The blended spectrum string kernel and the blended presence bits string kernel have been used for native language identification in [1]. In the same paper, a kernel based on Local Rank Distance was also used. The blended intersection string kernel was introduced in [2]. An extensive presentation of string kernels is provided in [3,4]. As shown in [3,4], string kernels obtain state-of-the-art native language identification performance for different L2 languages: English, Arabic, Norwegian. In [7], we present our efficient string kernel algorithm named HASKER and we show that it is about 4 times faster than a suffix trie implementation. More recently, string kernels have also been shown to obtain state-of-the-art results in automated essay scoring [9] and in cross-domain settings [11].

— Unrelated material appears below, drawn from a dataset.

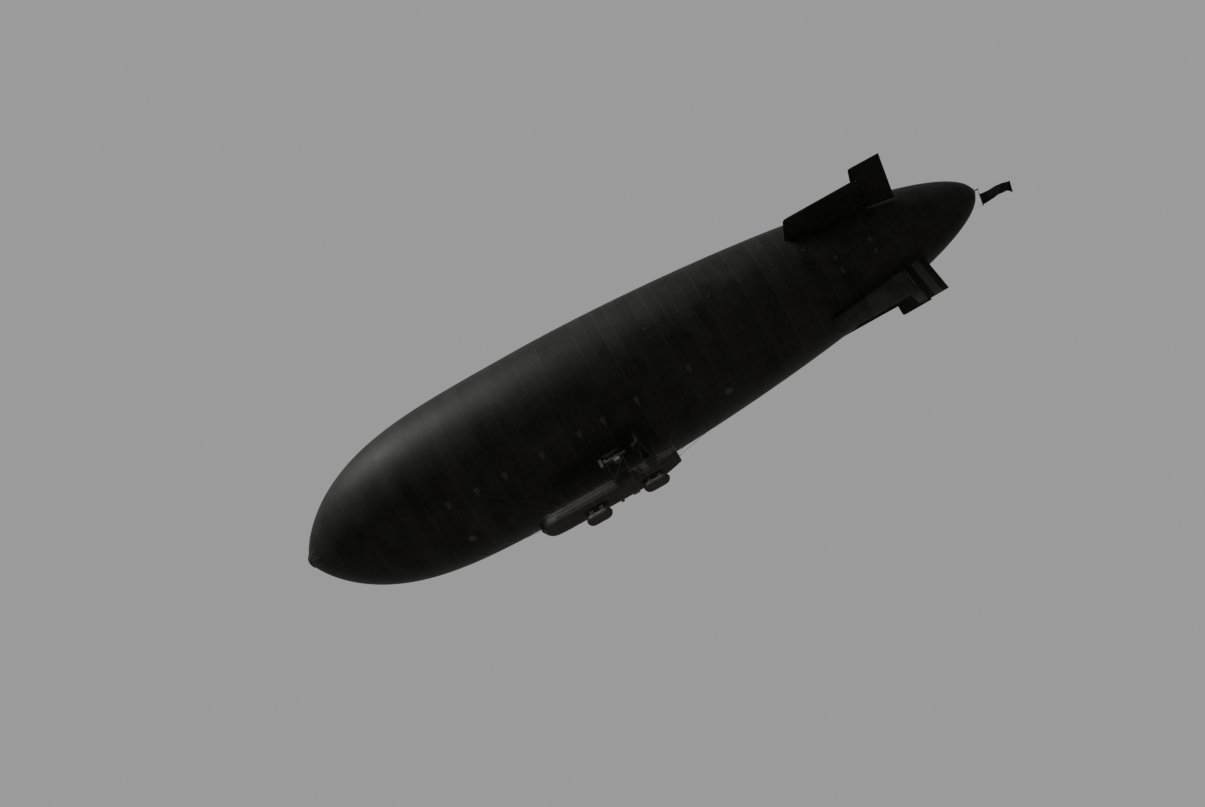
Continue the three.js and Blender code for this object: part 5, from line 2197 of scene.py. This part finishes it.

Using string kernels, we obtained good rankings at several international competitions:

3rd place in the Native Language Identification Shared Task of the BEA-8 Workshop of NAACL 2013. Our system is described in [1].
2nd place in the Arabic Dialect Identification Shared Task, which is part of the DSL 2016 Challenge of the COLING 2016 VarDial Workshop. Our system is described in [5].
1st place in the Arabic Dialect Identification Shared Task, which is part of the DSL 2017 Challenge of the EACL 2017 VarDial Workshop. Our system is described in [6].
1st place in all three tracks (essay, speech and fusion) of the Native Language Identification Shared Task of the BEA-12 Workshop of EMNLP 2017. Our system is described in [8].
1st place in the Arabic Dialect Identification Shared Task, which is part of the DSL 2018 Challenge of the COLING 2018 VarDial Workshop. Our system is described in [10].